The large group left the hut early, around 6am. We woke at 7am and
left at 9am as a light rain fell. As we started the climb up away
from the lake, I noticed a man walking toward us, toward the hut,
without any pack. I figured maybe he was just doing a day hike from camp
before starting the day. But then he eventually turned around and walked
past us to his backpack. I later found out he'd forgotten his socks
at the hut (we'd meet at the Emstrur hut).
Anyway, as we climbed we got some nice views of the lake. After the short
climb, we saw a landscape of mossy hillsides and valleys. Very soon
we reached a creek crossing. The water was not quite knee high. Again,
it was raining (lightly), so I have no pictures of the creek crossing.
Stream next to Álftavatn
Álftavatn
Heading toward the stream crossing
Heading toward the stream crossing
Streams
There was a large group behind us as we climbed back up the other side, and
then eventually down to the small Hvanngil hut. The rain was steady now,
and we took a brief snack break next to the hut. Unfortunately there wasn't much
in the way of shelter outside of the hut, so we didn't stay long.

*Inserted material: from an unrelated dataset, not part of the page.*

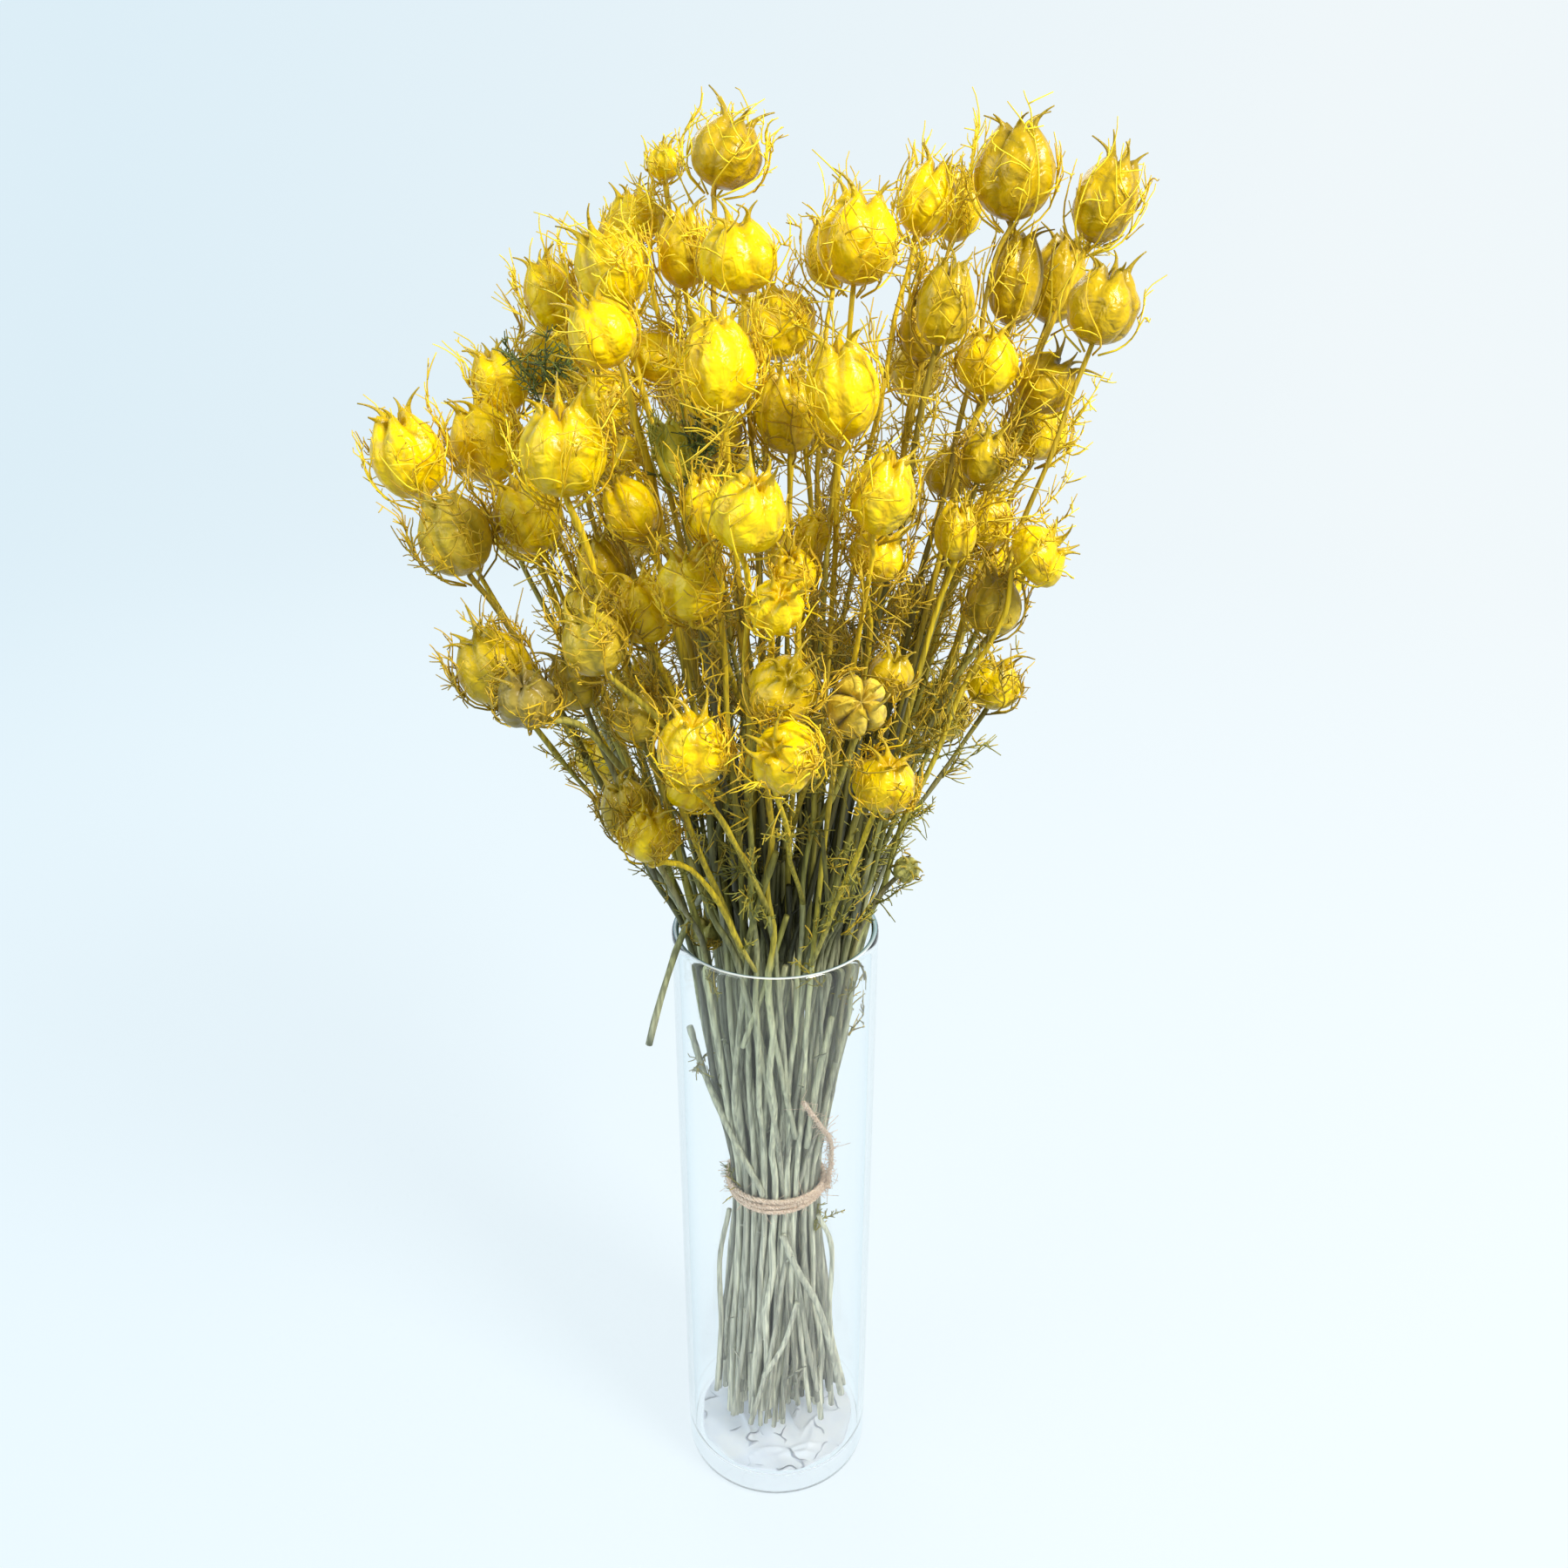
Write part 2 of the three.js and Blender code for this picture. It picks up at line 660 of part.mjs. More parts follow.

Next up was a foot bridge and mostly flat walking until we reached our
second and final creek crossing of the day. We had seen signs warning
not to cross where the cars cross, but to walk upstream 100-200 meters
and cross where there's a small gravel island. We followed the directions
and saw a large group of people crossing the creek just ahead of us.
This was the toughest crossing so far. The water came up to the knees (maybe
a bit past?) in one spot, and it was fairly long. And of course it was
cold and raining. We all made it across safely, though there was an incident.
Nathan went first, and Jared decided to throw his boots over to Nathan from
the gravel island. It didn't go well. The boots survived and eventually reached
the other side, but they did get wet.
After crossing, we put our boots on in the rain and continued the hike.
The trail continues over flat terrain, mostly desolate black sand with not much to
see. Eventually we crossed a foot bridge over another creek, with waters
rushing down over falls after the bridge. Some others were stopped here for
lunch, but we kept going. It was still raining, though not as much now.
Foot bridge over the Innri-Emstrua River
Foot bridge over the Innri-Emstrua River
Innri-Emstrua River
Flowers
After what seemed like a very long time on flat terrain, we climbed a small
hill to a pass, then stopped for a snack break. The rain subsided, but it was a bit
windy now. It would get worse.
Approaching Útigönguhöfðar
Looking back from the pass
Descending from the pass
Hattfell mountain
From the pass, we climbed down into another flat valley. The wind got worse.
We crossed over some water (narrow enough to jump over). The wind started
gusting, blowing sand into our faces. I'm sure I preferred the light
rain to this wind. The rain definitely slowed us down. I kept expecting to
see the hut, but each time I reached the top of a ridge, I would see nothing.
Finally, after the 3rd or 4th ridge, I could see the hut below, with a glacier
visible in the mountains above it. It was a reasonably pretty sight, but the
wind wouldn't allow me to take my camera out to take a picture.
Simple stream crossing
Hattfell mountain
We went straight down to the hut and checked in. It was only about 3pm when
we reached the hut. There are 3 sleeping huts, each fitting 20 people.
We were in the middle hut.
I would have explored the area around the hut, but
the thought of walking around in that wind deterred me. Instead, we just
chilled in the hut, meeting some people we'd seen on the trail.
Rainbow over tents at Emstrur
View from Emstrur Hut
Structures at Emstrur Hut
After a shower and dinner, we just sat around talking. One of the people
in the hut was an Icelander (Anton). This was his 4th time on
the trail, so I asked him a few questions about what was upcoming. I was
a little worried about the Cat's spine - a narrow section of trail after
Þórsmörk, but Anton assured me that it wasn't as dangerous as it looked on
YouTube. He also gave us some advice for our upcoming rest day at the Volcano
Huts, and the rest of the hike to Skógar. Unfortunately he had to go back
to work, so he'd be taking the bus back from Þórsmörk tomorrow.